Records for the exercise –
........

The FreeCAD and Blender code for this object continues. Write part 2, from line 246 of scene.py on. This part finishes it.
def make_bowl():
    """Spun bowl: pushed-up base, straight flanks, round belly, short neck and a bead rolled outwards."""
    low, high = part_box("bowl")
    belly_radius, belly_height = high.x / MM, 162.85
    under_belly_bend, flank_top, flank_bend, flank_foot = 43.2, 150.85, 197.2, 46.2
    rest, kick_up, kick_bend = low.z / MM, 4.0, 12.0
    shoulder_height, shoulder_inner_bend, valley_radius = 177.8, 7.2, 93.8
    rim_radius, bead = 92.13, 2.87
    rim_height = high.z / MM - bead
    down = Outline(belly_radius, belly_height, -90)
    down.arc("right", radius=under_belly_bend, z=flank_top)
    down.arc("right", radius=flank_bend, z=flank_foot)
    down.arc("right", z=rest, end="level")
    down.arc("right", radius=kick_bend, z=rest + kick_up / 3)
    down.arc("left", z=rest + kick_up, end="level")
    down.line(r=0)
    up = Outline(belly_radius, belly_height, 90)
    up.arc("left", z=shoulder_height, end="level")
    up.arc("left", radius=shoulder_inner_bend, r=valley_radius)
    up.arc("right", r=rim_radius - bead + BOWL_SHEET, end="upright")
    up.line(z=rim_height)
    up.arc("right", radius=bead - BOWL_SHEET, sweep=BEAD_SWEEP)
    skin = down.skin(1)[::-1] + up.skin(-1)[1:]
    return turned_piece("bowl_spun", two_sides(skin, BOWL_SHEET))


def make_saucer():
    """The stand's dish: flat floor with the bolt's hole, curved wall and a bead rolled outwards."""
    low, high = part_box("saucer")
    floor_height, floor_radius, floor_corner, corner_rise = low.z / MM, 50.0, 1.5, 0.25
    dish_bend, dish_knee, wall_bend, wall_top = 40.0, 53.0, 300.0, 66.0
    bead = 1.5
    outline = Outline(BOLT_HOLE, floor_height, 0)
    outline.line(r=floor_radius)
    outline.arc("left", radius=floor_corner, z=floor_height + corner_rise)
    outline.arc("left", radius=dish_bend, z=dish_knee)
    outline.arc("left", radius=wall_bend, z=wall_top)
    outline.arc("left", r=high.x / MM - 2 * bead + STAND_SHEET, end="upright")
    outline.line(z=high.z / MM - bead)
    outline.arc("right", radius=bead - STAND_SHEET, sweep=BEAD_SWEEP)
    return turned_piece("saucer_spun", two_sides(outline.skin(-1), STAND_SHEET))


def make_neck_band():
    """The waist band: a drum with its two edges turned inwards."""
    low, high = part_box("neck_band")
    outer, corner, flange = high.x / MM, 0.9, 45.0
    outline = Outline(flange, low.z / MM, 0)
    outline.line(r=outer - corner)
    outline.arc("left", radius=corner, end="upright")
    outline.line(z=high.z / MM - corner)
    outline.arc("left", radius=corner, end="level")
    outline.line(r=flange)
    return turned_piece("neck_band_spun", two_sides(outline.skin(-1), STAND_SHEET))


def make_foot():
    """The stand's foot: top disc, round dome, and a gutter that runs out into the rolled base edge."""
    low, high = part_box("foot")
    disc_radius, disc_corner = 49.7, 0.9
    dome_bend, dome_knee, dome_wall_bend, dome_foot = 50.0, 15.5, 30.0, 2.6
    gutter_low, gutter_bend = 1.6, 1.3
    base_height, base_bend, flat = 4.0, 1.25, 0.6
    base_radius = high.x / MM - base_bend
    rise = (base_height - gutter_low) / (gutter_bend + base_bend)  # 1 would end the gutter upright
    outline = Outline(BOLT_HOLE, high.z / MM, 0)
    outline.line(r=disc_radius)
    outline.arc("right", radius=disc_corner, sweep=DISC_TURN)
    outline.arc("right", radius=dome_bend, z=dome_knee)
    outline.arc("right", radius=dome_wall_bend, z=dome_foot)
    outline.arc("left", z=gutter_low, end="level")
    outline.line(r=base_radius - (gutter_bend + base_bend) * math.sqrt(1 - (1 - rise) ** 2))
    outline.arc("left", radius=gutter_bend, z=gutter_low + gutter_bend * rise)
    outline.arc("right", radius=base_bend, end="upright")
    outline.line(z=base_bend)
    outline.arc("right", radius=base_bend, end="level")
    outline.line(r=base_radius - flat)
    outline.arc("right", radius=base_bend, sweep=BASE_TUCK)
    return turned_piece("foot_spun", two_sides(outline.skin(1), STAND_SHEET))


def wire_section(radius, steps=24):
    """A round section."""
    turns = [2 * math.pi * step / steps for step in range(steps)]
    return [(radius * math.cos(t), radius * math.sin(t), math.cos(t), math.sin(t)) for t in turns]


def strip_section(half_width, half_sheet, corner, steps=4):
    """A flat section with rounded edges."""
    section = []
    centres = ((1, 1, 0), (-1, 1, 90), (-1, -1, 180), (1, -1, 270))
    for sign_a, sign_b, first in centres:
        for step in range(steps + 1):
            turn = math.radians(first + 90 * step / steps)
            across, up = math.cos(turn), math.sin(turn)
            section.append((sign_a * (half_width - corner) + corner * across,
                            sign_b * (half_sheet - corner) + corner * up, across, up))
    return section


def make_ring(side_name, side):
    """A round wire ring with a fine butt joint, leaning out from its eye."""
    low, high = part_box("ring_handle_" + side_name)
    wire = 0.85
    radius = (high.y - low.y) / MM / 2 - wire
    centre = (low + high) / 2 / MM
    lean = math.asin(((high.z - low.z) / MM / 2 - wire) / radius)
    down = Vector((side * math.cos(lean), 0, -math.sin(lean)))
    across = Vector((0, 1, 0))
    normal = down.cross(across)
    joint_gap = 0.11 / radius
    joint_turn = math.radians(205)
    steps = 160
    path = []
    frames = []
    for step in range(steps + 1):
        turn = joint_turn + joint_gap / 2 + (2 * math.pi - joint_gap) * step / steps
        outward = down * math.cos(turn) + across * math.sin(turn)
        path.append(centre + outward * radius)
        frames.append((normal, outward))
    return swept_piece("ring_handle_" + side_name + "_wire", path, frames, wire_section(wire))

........

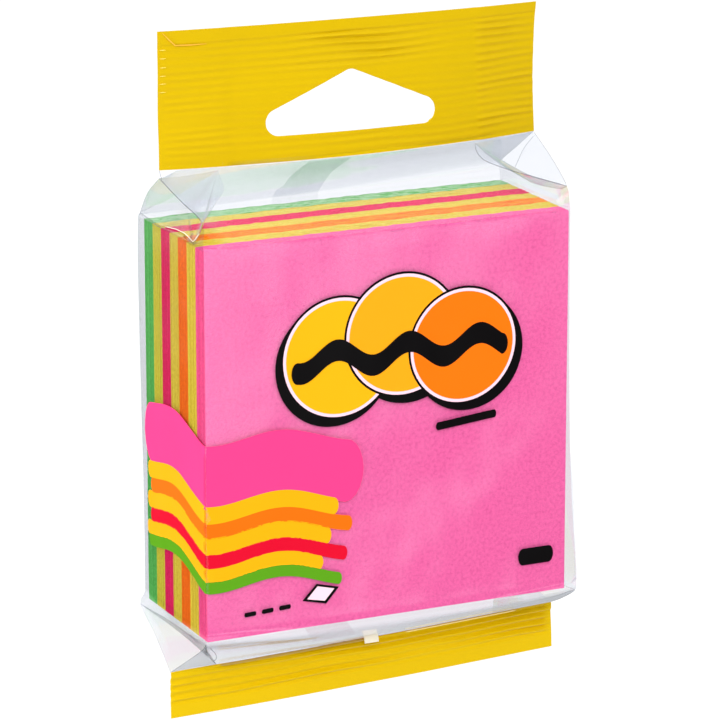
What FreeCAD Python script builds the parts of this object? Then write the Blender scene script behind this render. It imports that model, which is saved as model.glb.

........

Challenge –
Looking at the records above, count the lines where the word "object" appears. State only the number.

Solved problem –
2